The commission found the Black Saturday bushfires on February 7 caused the death of 173 people and wrote itself into Victoria's history with record-breaking weather conditions and bushfires of a scale and ferocity that tested human endurance.
The Commission conducted an extensive investigation into the causes of, the preparation for, the response to and the impact of the fires that burned throughout Victoria in late January and February 2009.
And as a result, recommendation 30 of the report stated that measures to reduce the risks posed by hazard trees should be implemented.
Charles Sturt University professor Dr Anwaar Ulhag and his colleagues in Victoria, Dr Cagil Ozonsoy and PhD student Douglas Pinto Gomes set about looking at creating a device that could be put on power lines to more accurately detect vegetation faults with signal classification and machine learning.
"As a result of the Royal Commission the Victorian Government started a $750 million bushfire powerline safety program and as part of that a team which I am part of was set up to work out new ways to detect vegetation on power lines," Dr Ulhag said.

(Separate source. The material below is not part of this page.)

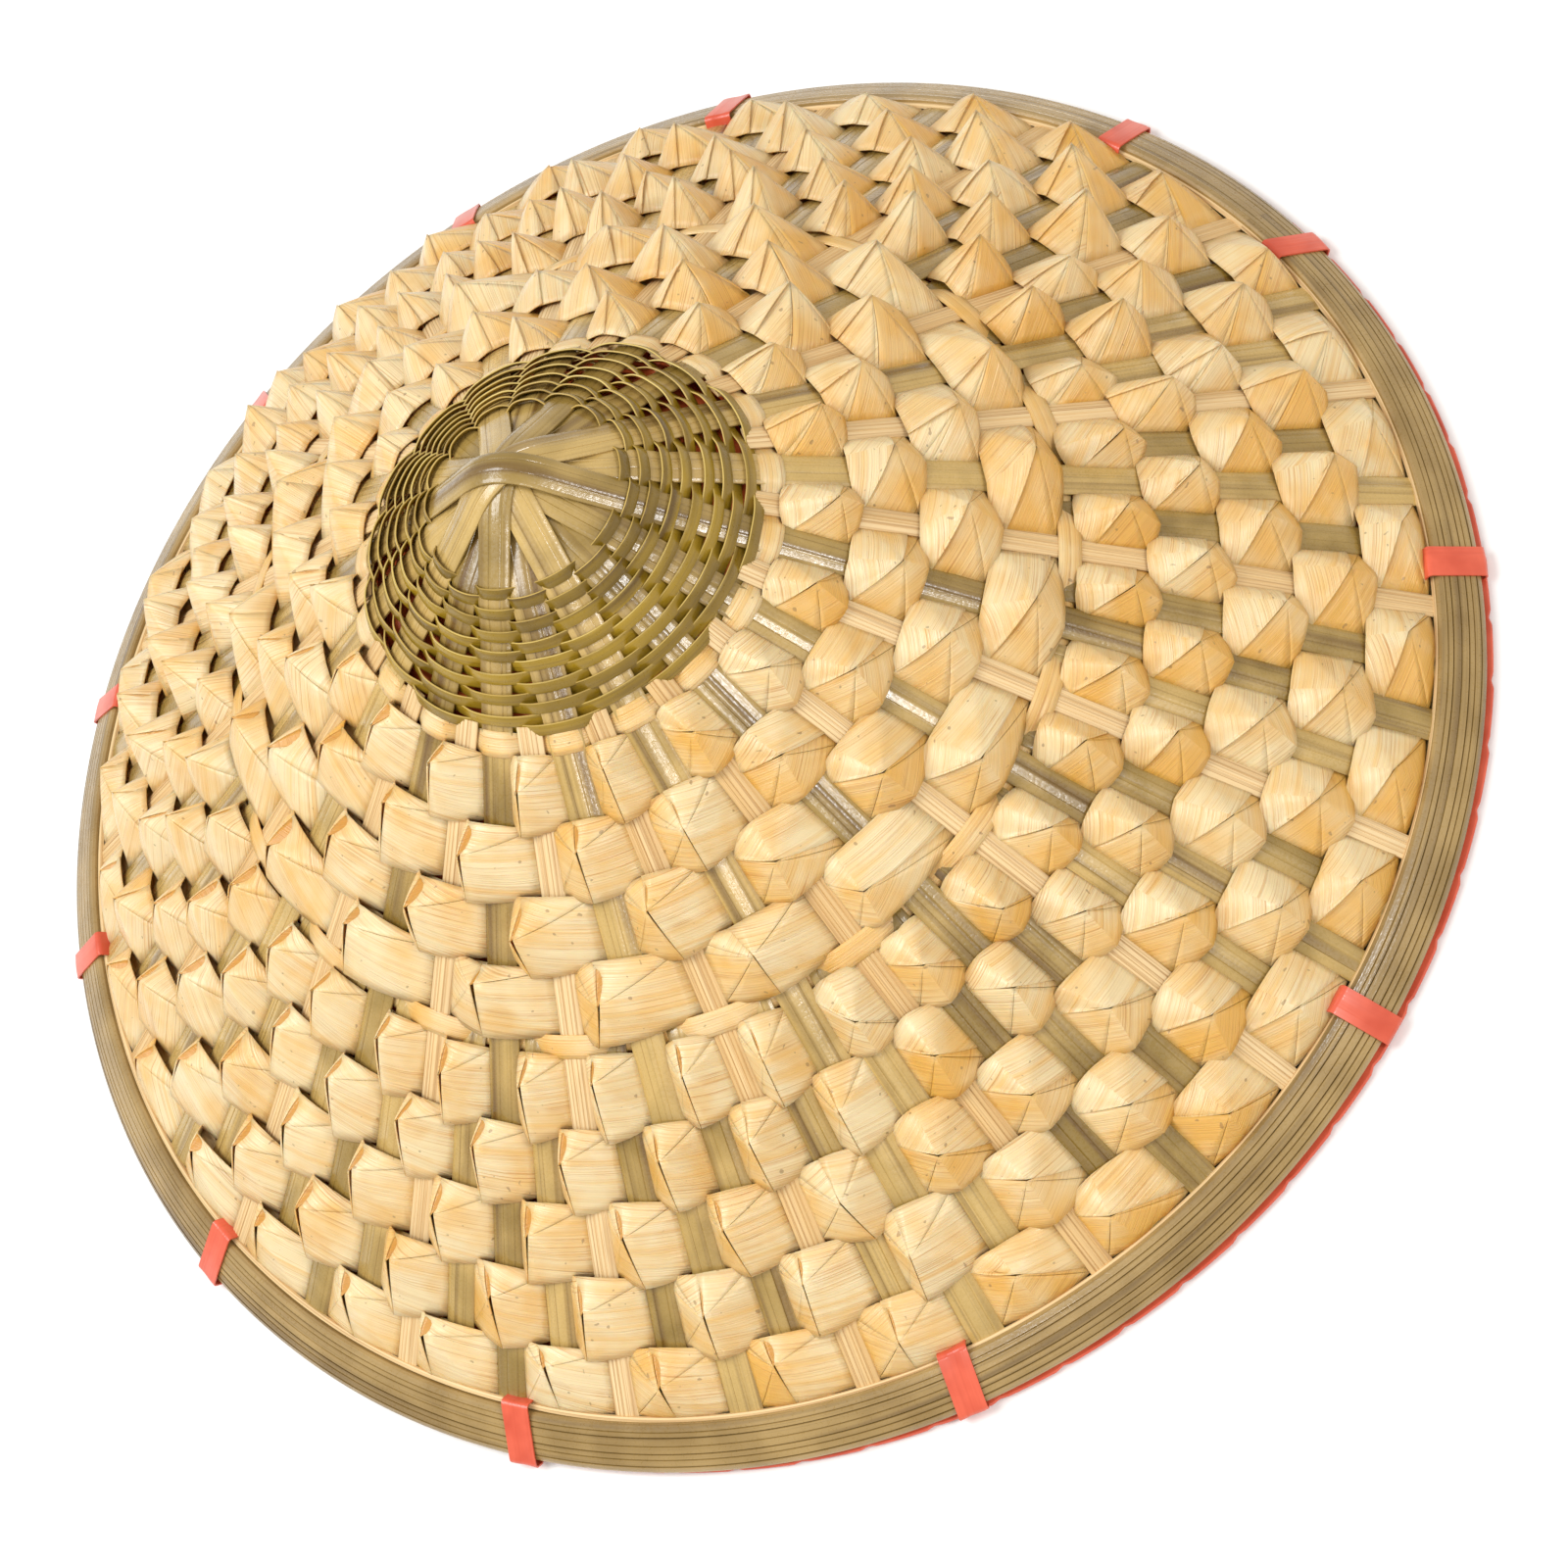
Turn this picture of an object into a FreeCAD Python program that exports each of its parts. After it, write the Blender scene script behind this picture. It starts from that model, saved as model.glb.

"The commission identified that broken power lines have the potential to start fires and that risk increases when vegetation like trees or branches touch or fall onto the power lines.
"Electricity companies do have technologies which monitor this activity but we are working on new technology which is even more reliable."
As a computer science lecturer Dr Ulhag has a focus on artificial intelligence and machine learning to help solve everyday problems.
"We are developing a system which has a prototype to detect vegetation force using machine learning," he said.
"We have been able to prove the technology works and are now turning to run rests in real life applications.
"The idea is that once the technology is installed vegetation can be detected and removed before the threat of power lines falling occurs."
Dr Ulhag said that the system they have developed is more sophisticated that what is currently available of the market due to the team using real data from the Victorian 2009 fires.
"Right from the beginning we were using data from the Victorian fires and have built on that to create our system.
"Once installed it will be cheaper and more reliable than what is already on the market due to the technology we have developed."